Despite the Consumers International findings, a Tinder spokesperson tells CHOICE that the company “has never factored in sexual orientation, gender identity, or any other demographic characteristic to our pricing”, adding that it recently “decided to move away from our aged-based pricing policy that provided a lower price subscription for our younger members aged 18 to 28”.

According to Tinder, it has already discontinued aged-based pricing in the US, UK, Brazil and Australia. 

But a quick check by a number of CHOICE staff of different ages and other demographics revealed that prices for premium options such as Tinder Plus and Tinder Platinum continue to vary. Why that’s the case is impossible to say due to Tinder’s hidden pricing system.

Correction 10 February 2022An earlier version of this story stated that  gender, sexuality and location were potential factors in Tinder’s pricing. That reference has been removed because the findings were not statistically significant in the Consumers International report. 

CHOICE 2020 mystery shop findings

Our 60 mystery shoppers signed up to Tinder in categories based on gender, sexuality (using the Tinder categories “straight” and “queer”), location and age group (18–29, 30–49 and 50+).

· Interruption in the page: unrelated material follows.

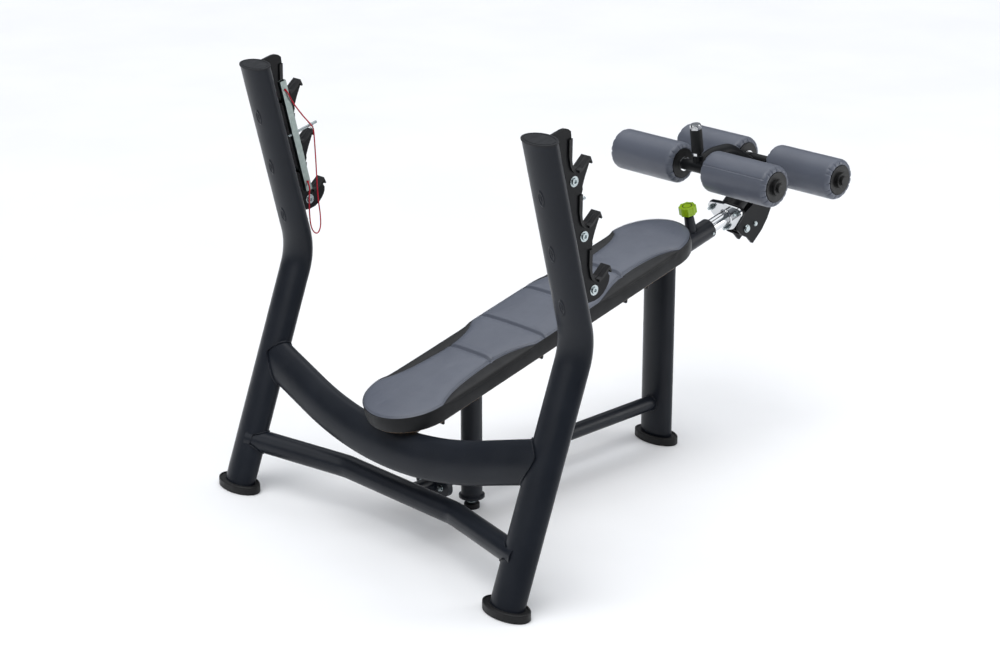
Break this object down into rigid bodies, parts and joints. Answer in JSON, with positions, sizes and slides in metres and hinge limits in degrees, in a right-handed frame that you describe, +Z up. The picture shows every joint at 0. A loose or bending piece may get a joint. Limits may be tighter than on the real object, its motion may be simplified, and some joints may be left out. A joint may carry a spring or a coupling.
{
  "type": "olympic decline weight bench",
  "caption": "Decline weight bench with bar racks on leaning oval uprights, a padded board and a sliding leg roller carriage.",
  "frame": {"origin": "on the floor, under the middle of the bench's length and width", "axes": "+X along the bench from the head end to the foot end, +Y to the left when looking along +X, +Z up"},
  "size_m": [1.6615, 1.254, 1.2139],
  "materials": {
    "frame_paint": "satin powder coat, charcoal black",
    "black_paint": "satin powder coat, black",
    "cap_plastic": "moulded, matt",
    "foot_rubber": "moulded, matt",
    "bush_plastic": "moulded, matt",
    "steel": "bright drawn",
    "zinc": "zinc plated",
    "galvanised": "galvanised",
    "chrome": "polished",
    "knob_plastic": "moulded, lime green",
    "plywood": "plain plywood, hidden",
    "upholstery": "grey synthetic leather over foam, black sides and inserts",
    "liner_plastic": "wear resistant, moulded",
    "cord_red": "braided cord",
    "roller_foam": "grey synthetic leather over foam",
    "core_plastic": "moulded",
    "grip_rubber": "moulded"
  },
  "bodies": {
    "bench": {"upright_left": "frame_paint", "upright_right": "frame_paint", "upright_cap_left": "cap_plastic", "upright_cap_right": "cap_plastic", "foot_cup_left": "foot_rubber", "foot_cup_right": "foot_rubber", "foot_cup_rear": "foot_rubber", "arc_crossbar": "frame_paint", "lower_crossbar": "frame_paint", "crossbar_bracket": "frame_paint", "lower_rail": "frame_paint", "rail_bolts": "zinc", "rear_leg": "frame_paint", "front_leg": "frame_paint", "levelling_stem": "zinc", "levelling_foot": "foot_rubber", "spine_tube": "frame_paint", "spine_bush": "bush_plastic", "bush_screw": "zinc", "pin_barrel": "frame_paint", "pin_spring": "steel", "pad_board": "plywood", "pad_cushion": "upholstery", "pad_mount_head": "black_paint", "pad_mount_mid": "black_paint", "pad_mount_foot": "black_paint", "rack_plate_left": "black_paint", "rack_plate_right": "black_paint", "hook_liners_left": "liner_plastic", "hook_liners_right": "liner_plastic", "rack_bolts_left": "zinc", "rack_bolts_right": "zinc", "lock_channel_left": "galvanised", "lock_channel_right": "galvanised", "lanyard_left": "cord_red", "lanyard_right": "cord_red"},
    "carriage": {"slide_tube": "chrome", "flange_bolts": "zinc", "carriage_arm": "black_paint", "carriage_stub": "black_paint", "carriage_plate_left": "black_paint", "carriage_plate_right": "black_paint", "carriage_bolts": "zinc", "front_axle": "black_paint", "rear_axle": "black_paint", "axle_collars": "chrome", "handle_post": "chrome", "handle_grip": "grip_rubber"},
    "pull_pin": {"pin_plunger": "steel", "pin_knob": "knob_plastic"},
    "roller_fl": {"roller_front_left": "roller_foam", "core_front_left": "core_plastic"},
    "roller_fr": {"roller_front_right": "roller_foam", "core_front_right": "core_plastic"},
    "roller_rl": {"roller_rear_left": "roller_foam", "core_rear_left": "core_plastic"},
    "roller_rr": {"roller_rear_right": "roller_foam", "core_rear_right": "core_plastic"},
    "bar_pin_left": {"lock_pin_left": "zinc"},
    "bar_pin_right": {"lock_pin_right": "zinc"}
  },
  "joints": [
    {"name": "leg_slide", "type": "slide", "parent": "bench", "child": "carriage", "axis": [0.9673, 0, 0.2534], "range_m": [-0.03, 0.12]},
    {"name": "knob_pull", "type": "slide", "parent": "bench", "child": "pull_pin", "axis": [-0.2534, 0, 0.9673], "range_m": [-0.008, 0], "deforming": ["pin_spring"]},
    {"name": "spin_fl", "type": "hinge", "parent": "carriage", "child": "roller_fl", "pos_m": [0.4875, 0.178, 0.807], "axis": [0, 1, 0], "continuous": true},
    {"name": "spin_fr", "type": "hinge", "parent": "carriage", "child": "roller_fr", "pos_m": [0.4875, -0.178, 0.807], "axis": [0, 1, 0], "continuous": true},
    {"name": "spin_rl", "type": "hinge", "parent": "carriage", "child": "roller_rl", "pos_m": [0.77, 0.178, 0.775], "axis": [0, 1, 0], "continuous": true},
    {"name": "spin_rr", "type": "hinge", "parent": "carriage", "child": "roller_rr", "pos_m": [0.77, -0.178, 0.775], "axis": [0, 1, 0], "continuous": true},
    {"name": "lock_pin_slide_left", "type": "slide", "parent": "bench", "child": "bar_pin_left", "axis": [0.9698, 0, 0.244], "range_m": [-0.002, 0.012], "deforming": ["lanyard_left"]},
    {"name": "lock_pin_slide_right", "type": "slide", "parent": "bench", "child": "bar_pin_right", "axis": [0.9698, 0, 0.244], "range_m": [-0.002, 0.012], "deforming": ["lanyard_right"]}
  ]
}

On average, people over 30 were offered prices more than double those offered to people under 30. 

But price variation occurred across the spectrum, in ways that defied any clear pattern. 

Prices ranged from $6.99 to $16.71 a month in the under-30 cohort and $14.99 to $34.37 in the over-30 one, for instance. 

When we got in touch with Tinder to ask about its pricing policy, the company didn’t respond. 

Paul Harpur, an expert in anti-discrimination law at the University of Queensland, told us as the time that Tinder’s practices in the Australian context are a clearcut case of age discrimination.

“There is no reason a person at 25 should be able to access the app cheaper than a person who is 55,” he says. 

“This kind of pricing model is discriminatory and would fall foul of Australia’s anti-discrimination laws.”